#### WRITTEN REQUEST
Your task is to repeat all of the material exactly.

#### RECORDED INFORMATION
****************************************
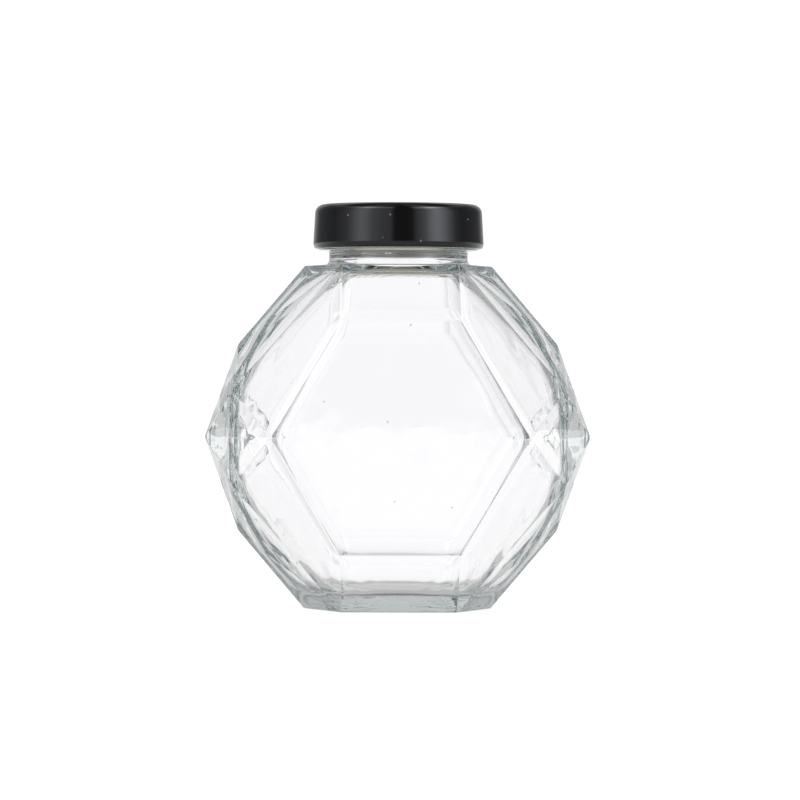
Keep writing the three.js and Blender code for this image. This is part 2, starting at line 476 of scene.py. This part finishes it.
def unevenness(place):
    """How far the inner wall wavers at a place, measured from the body's middle."""
    wave = 0
    for strength, upright, cells in RIPPLES:
        wave += strength * noise.noise(Vector((place.x, place.y, place.z * upright)) * cells)
    outward = abs(place.x) * PANEL_LEAN.x + abs(place.z) * PANEL_LEAN.y
    along = abs(place.z) * PANEL_LEAN.x - abs(place.x) * PANEL_LEAN.y
    beside = rise(outward, FLOW_FROM, FLOW_FADE)
    streak = Vector((outward, along * FLOW_STRETCH, place.y * FLOW_STRETCH)) * FLOW_CELLS
    wave *= PANEL_CALM + (1 - PANEL_CALM) * beside
    wave += FLOW * beside * noise.noise(streak)
    aside = rise(abs(place.x), SIDE_FROM, SIDE_FADE)
    low = rise(-place.z, LOW_FROM, LOW_FADE)
    wave *= 1 + SIDE_RIPPLE * aside + LOW_RIPPLE * low
    return RIPPLE * rise(-place.z, -RIPPLE_TOP, RIPPLE_FADE) * wave


def hollow():
    """The room inside the body: inner walls that follow the facets, with rounded edges, slightly uneven."""
    bm = bmesh.new()
    bmesh.ops.create_uvsphere(bm, u_segments=HOLLOW_SEGMENTS, v_segments=HOLLOW_RINGS, radius=1)
    way = np.array([vert.co for vert in bm.verts])
    turn = np.arctan2(way[:, 1], way[:, 0])
    polar = math.pi * (np.arccos(np.clip(way[:, 2], -1, 1)) / math.pi) ** RING_CROWDING
    way = np.stack([np.sin(polar) * np.cos(turn), np.sin(polar) * np.sin(turn), np.cos(polar)], 1)
    for vert, direction, distance in zip(bm.verts, way, hollow_reach(way)):
        place = Vector(direction * distance)
        vert.co = place * (1 + unevenness(place) / distance)
    bmesh.ops.translate(bm, verts=bm.verts, vec=(0, 0, WAIST_Z))
    return bm


def neck_bore():
    """The way in, a little narrower behind the bead and wider at the lip."""
    root = SHOULDER_Z - BORE_START
    height = LIP_Z - LIP_ROUND - root
    wall = []
    for step in range(BORE_STEPS + 1):
        z = root + height * step / BORE_STEPS
        bulge = BULGE * math.exp(-(((z - BULGE_Z) / BULGE_SPAN) ** 2))
        wall.append((BORE_R - bulge, z))
    return spun(
        [
            (0, root),
            *wall,
            (BORE_R + LIP_ROUND / 3, LIP_Z - LIP_ROUND / 4),
            (BORE_R + LIP_ROUND, LIP_Z + MM),
            (0, LIP_Z + MM),
        ]
    )


def neck_outside():
    """The neck from inside the shoulder to the lip, with the bead under the cap."""
    root = SHOULDER_Z - SHOULDER_WALL / 2
    bead_round = (BEAD_TOP - BEAD_BOTTOM) / 2
    return spun(
        [
            (0, root),
            (NECK_R + NECK_FOOT, root),
            *arc(NECK_R + NECK_FOOT, SHOULDER_Z + NECK_FOOT, NECK_FOOT, 270, 180),
            *arc(NECK_R + BEAD_FOOT, BEAD_BOTTOM - BEAD_FOOT, BEAD_FOOT, 180, 90, steps=4),
            *arc(BEAD_R - bead_round, BEAD_BOTTOM + bead_round, bead_round, -90, 90),
            (FINISH_R, BEAD_TOP + BEAD_SLOPE),
            *arc(FINISH_R - LIP_ROUND, LIP_Z - LIP_ROUND, LIP_ROUND, 0, 90),
            (0, LIP_Z),
        ]
    )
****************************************
#### CORRECT ANSWER
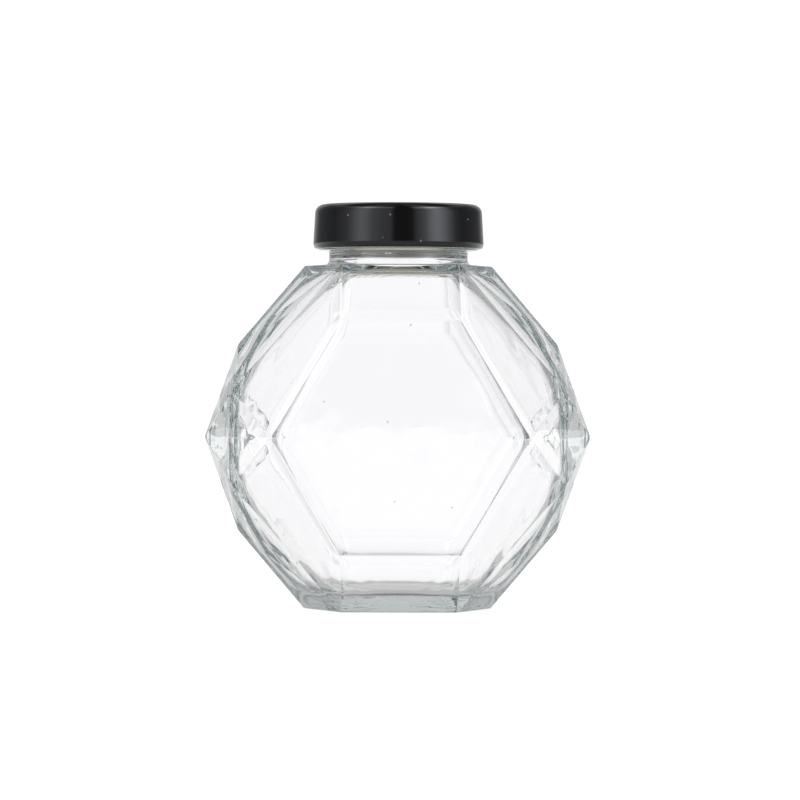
Keep writing the three.js and Blender code for this image. This is part 2, starting at line 476 of scene.py. This part finishes it.
def unevenness(place):
    """How far the inner wall wavers at a place, measured from the body's middle."""
    wave = 0
    for strength, upright, cells in RIPPLES:
        wave += strength * noise.noise(Vector((place.x, place.y, place.z * upright)) * cells)
    outward = abs(place.x) * PANEL_LEAN.x + abs(place.z) * PANEL_LEAN.y
    along = abs(place.z) * PANEL_LEAN.x - abs(place.x) * PANEL_LEAN.y
    beside = rise(outward, FLOW_FROM, FLOW_FADE)
    streak = Vector((outward, along * FLOW_STRETCH, place.y * FLOW_STRETCH)) * FLOW_CELLS
    wave *= PANEL_CALM + (1 - PANEL_CALM) * beside
    wave += FLOW * beside * noise.noise(streak)
    aside = rise(abs(place.x), SIDE_FROM, SIDE_FADE)
    low = rise(-place.z, LOW_FROM, LOW_FADE)
    wave *= 1 + SIDE_RIPPLE * aside + LOW_RIPPLE * low
    return RIPPLE * rise(-place.z, -RIPPLE_TOP, RIPPLE_FADE) * wave


def hollow():
    """The room inside the body: inner walls that follow the facets, with rounded edges, slightly uneven."""
    bm = bmesh.new()
    bmesh.ops.create_uvsphere(bm, u_segments=HOLLOW_SEGMENTS, v_segments=HOLLOW_RINGS, radius=1)
    way = np.array([vert.co for vert in bm.verts])
    turn = np.arctan2(way[:, 1], way[:, 0])
    polar = math.pi * (np.arccos(np.clip(way[:, 2], -1, 1)) / math.pi) ** RING_CROWDING
    way = np.stack([np.sin(polar) * np.cos(turn), np.sin(polar) * np.sin(turn), np.cos(polar)], 1)
    for vert, direction, distance in zip(bm.verts, way, hollow_reach(way)):
        place = Vector(direction * distance)
        vert.co = place * (1 + unevenness(place) / distance)
    bmesh.ops.translate(bm, verts=bm.verts, vec=(0, 0, WAIST_Z))
    return bm


def neck_bore():
    """The way in, a little narrower behind the bead and wider at the lip."""
    root = SHOULDER_Z - BORE_START
    height = LIP_Z - LIP_ROUND - root
    wall = []
    for step in range(BORE_STEPS + 1):
        z = root + height * step / BORE_STEPS
        bulge = BULGE * math.exp(-(((z - BULGE_Z) / BULGE_SPAN) ** 2))
        wall.append((BORE_R - bulge, z))
    return spun(
        [
            (0, root),
            *wall,
            (BORE_R + LIP_ROUND / 3, LIP_Z - LIP_ROUND / 4),
            (BORE_R + LIP_ROUND, LIP_Z + MM),
            (0, LIP_Z + MM),
        ]
    )


def neck_outside():
    """The neck from inside the shoulder to the lip, with the bead under the cap."""
    root = SHOULDER_Z - SHOULDER_WALL / 2
    bead_round = (BEAD_TOP - BEAD_BOTTOM) / 2
    return spun(
        [
            (0, root),
            (NECK_R + NECK_FOOT, root),
            *arc(NECK_R + NECK_FOOT, SHOULDER_Z + NECK_FOOT, NECK_FOOT, 270, 180),
            *arc(NECK_R + BEAD_FOOT, BEAD_BOTTOM - BEAD_FOOT, BEAD_FOOT, 180, 90, steps=4),
            *arc(BEAD_R - bead_round, BEAD_BOTTOM + bead_round, bead_round, -90, 90),
            (FINISH_R, BEAD_TOP + BEAD_SLOPE),
            *arc(FINISH_R - LIP_ROUND, LIP_Z - LIP_ROUND, LIP_ROUND, 0, 90),
            (0, LIP_Z),
        ]
    )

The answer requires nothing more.